Four colour theory maps, where my overdraw method could divide a map up into two streams of alternate colours, hence the four colours. I corresponded with mathematicians Robin Wilson and Fred Holroyd in the mid 1970’s. See my post in August 2015 on Skydiver patterns and my Four Colour Theory.

The artist Escher’s favourite tile at the Alhambra in Spain, which I realised had two continuous lines running through it. I saw that the artist could have made in into a single line with two small alterations. See my posts of April 2015.

Knights moves on a chess board starting and finishing at the same square and landing once on all the other squares. See my 1974 picture in the Gallery 1965-1974.

I am always on the look out for new structures which are suitable.

“Vortex” by David Kilpatrick. Single Continuous Line and Alternate Overdraw colouring.

Vortex, David Kilpatrick. flat,1000x1000,075,f.u1

“Vortex” by David Kilpatrick, artist from Atherton, Australia.   Single Continuous Line using the Alternate Overdraw method to allocate colours.   March 2017.   Mick Burton blog.

I have been exchanging ideas with David Kilpatrick recently and he has agreed to let me put some of his pictures in my blog.  “Vortex” stands out to me, as I have been a fan of Vorticism for many years.  He has used Alternate Overdraw to allocate colours in sequence and it has worked well.

David’s design gives the impression of a sheet of plastic, coloured green on one side and red on the other, and each twist showing the other side.  With overlaps you get darker greens or darker reds.  Four internal areas let the background shine through.  The whole thing is very natural, including David’s own style of patchy colour radiating outwards.

Next is David’s “Knight’s Tour” which he is still working on.

David Kilpatrick knights tour. image011

“Knights Tour” by David Kilpatrick, artist from Atherton, Australia.   Single Continuous Line based upon moves of a knight and using Alternate Overdraw to allocate colour sequence.   April 2017.  Mick Burton blog.

I did a Single Continuous Line “Knight’s Moves on a Chessboard” in 1973 (see Gallery 1965-74) with the intention of colouring it, but never tackled it properly.  One of the problems was the number of fiddly small areas.  It led to my “Knight’s Tour Fragments” instead (see my previous post on 16.2.2017).

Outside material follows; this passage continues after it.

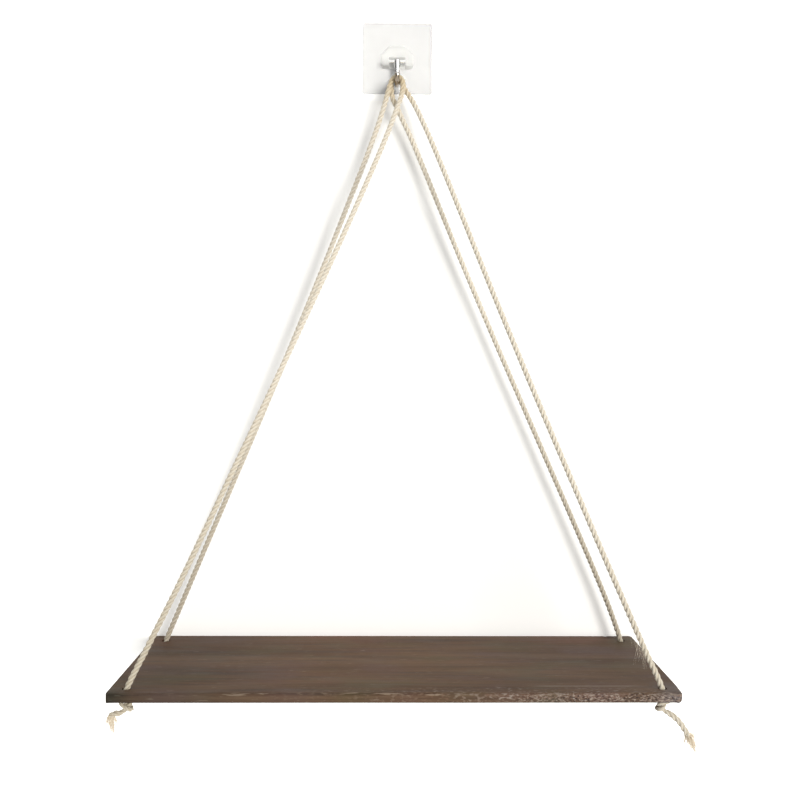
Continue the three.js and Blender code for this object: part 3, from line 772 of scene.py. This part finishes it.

But now we have GIMP!  David said that he used this to move the lines about on his “Knight’s Tour”.  I googled GIMP and it means “GNU Image Manipulation Program”.  Some areas are still fairly small but he has produced a vibrant structure.

David says that these are trial colours (I presume from GIMP) and he intends to work out an improved scale of colours in his own style.

However, the colours shown already demonstrate the natural balance inherent in the Alternate Overdraw colour allocation.  The composition suggests to me an island with yellow “beaches” as well as reds within opposite “volcanic” zones.

There is a choice regarding background, which would naturally be the same colour as the light blue internal areas and result in a surrounding “sea”, or it could be left white as shown above.

I look forward to seeing the final version, which I am sure will be another splendid example of Vorticism.

Another picture that caught my eye was his “The Pram” which is based on a magic rectangle.

“The Pram” by artist David Kilpatrick, from Atherton, Australia.   Based on a Magic Rectangle. 2015.    Mick Burton blog.

This pram picture has lots of line ends in it and makes me want to attempt one myself using a Continuous Line animal.  Such a design would make you want to connect up so many loose ends.  My Spherical pictures already do this to an extent, as I take a line out of the picture at one side and bring it back in at the corresponding opposite side.

I think that David chose the positions of the displaced squares in a sort of random way.  Maybe I would want to be confident that I could move them around, in the way you could on the movable squares game of my childhood, and get back to the actual original picture.